--- start ---

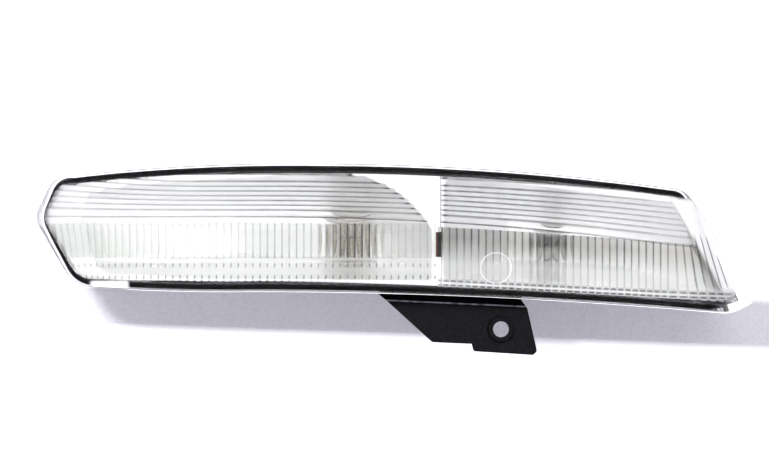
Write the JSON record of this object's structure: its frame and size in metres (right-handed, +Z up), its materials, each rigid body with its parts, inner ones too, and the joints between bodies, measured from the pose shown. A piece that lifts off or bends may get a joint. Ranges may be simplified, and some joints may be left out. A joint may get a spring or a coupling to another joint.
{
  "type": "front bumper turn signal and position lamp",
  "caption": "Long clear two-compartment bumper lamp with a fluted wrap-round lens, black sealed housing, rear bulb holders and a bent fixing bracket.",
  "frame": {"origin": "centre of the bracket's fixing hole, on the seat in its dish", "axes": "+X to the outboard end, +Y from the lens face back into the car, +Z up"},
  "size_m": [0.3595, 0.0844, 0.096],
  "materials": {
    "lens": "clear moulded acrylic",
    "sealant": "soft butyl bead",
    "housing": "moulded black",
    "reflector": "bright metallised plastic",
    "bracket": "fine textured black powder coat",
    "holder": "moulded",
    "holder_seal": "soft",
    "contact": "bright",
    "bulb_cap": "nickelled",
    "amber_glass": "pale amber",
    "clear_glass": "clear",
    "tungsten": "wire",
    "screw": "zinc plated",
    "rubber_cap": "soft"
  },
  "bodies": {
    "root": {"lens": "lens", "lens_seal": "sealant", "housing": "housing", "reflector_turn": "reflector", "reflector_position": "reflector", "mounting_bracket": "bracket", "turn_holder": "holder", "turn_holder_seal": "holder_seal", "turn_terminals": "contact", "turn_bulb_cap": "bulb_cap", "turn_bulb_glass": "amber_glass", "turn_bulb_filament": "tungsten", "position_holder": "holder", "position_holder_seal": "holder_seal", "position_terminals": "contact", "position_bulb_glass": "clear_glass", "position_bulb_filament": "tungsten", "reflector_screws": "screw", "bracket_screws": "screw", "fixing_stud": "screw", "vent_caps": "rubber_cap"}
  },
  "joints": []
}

--- end ---

Copy the material above back out, exactly as written.

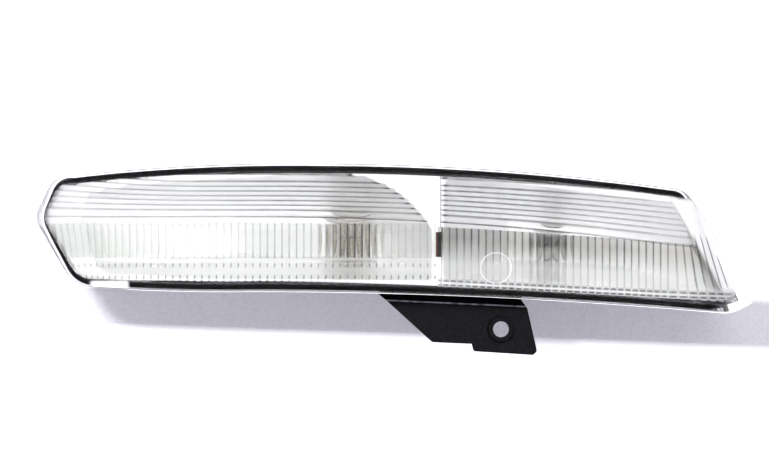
Write the JSON record of this object's structure: its frame and size in metres (right-handed, +Z up), its materials, each rigid body with its parts, inner ones too, and the joints between bodies, measured from the pose shown. A piece that lifts off or bends may get a joint. Ranges may be simplified, and some joints may be left out. A joint may get a spring or a coupling to another joint.
{
  "type": "front bumper turn signal and position lamp",
  "caption": "Long clear two-compartment bumper lamp with a fluted wrap-round lens, black sealed housing, rear bulb holders and a bent fixing bracket.",
  "frame": {"origin": "centre of the bracket's fixing hole, on the seat in its dish", "axes": "+X to the outboard end, +Y from the lens face back into the car, +Z up"},
  "size_m": [0.3595, 0.0844, 0.096],
  "materials": {
    "lens": "clear moulded acrylic",
    "sealant": "soft butyl bead",
    "housing": "moulded black",
    "reflector": "bright metallised plastic",
    "bracket": "fine textured black powder coat",
    "holder": "moulded",
    "holder_seal": "soft",
    "contact": "bright",
    "bulb_cap": "nickelled",
    "amber_glass": "pale amber",
    "clear_glass": "clear",
    "tungsten": "wire",
    "screw": "zinc plated",
    "rubber_cap": "soft"
  },
  "bodies": {
    "root": {"lens": "lens", "lens_seal": "sealant", "housing": "housing", "reflector_turn": "reflector", "reflector_position": "reflector", "mounting_bracket": "bracket", "turn_holder": "holder", "turn_holder_seal": "holder_seal", "turn_terminals": "contact", "turn_bulb_cap": "bulb_cap", "turn_bulb_glass": "amber_glass", "turn_bulb_filament": "tungsten", "position_holder": "holder", "position_holder_seal": "holder_seal", "position_terminals": "contact", "position_bulb_glass": "clear_glass", "position_bulb_filament": "tungsten", "reflector_screws": "screw", "bracket_screws": "screw", "fixing_stud": "screw", "vent_caps": "rubber_cap"}
  },
  "joints": []
}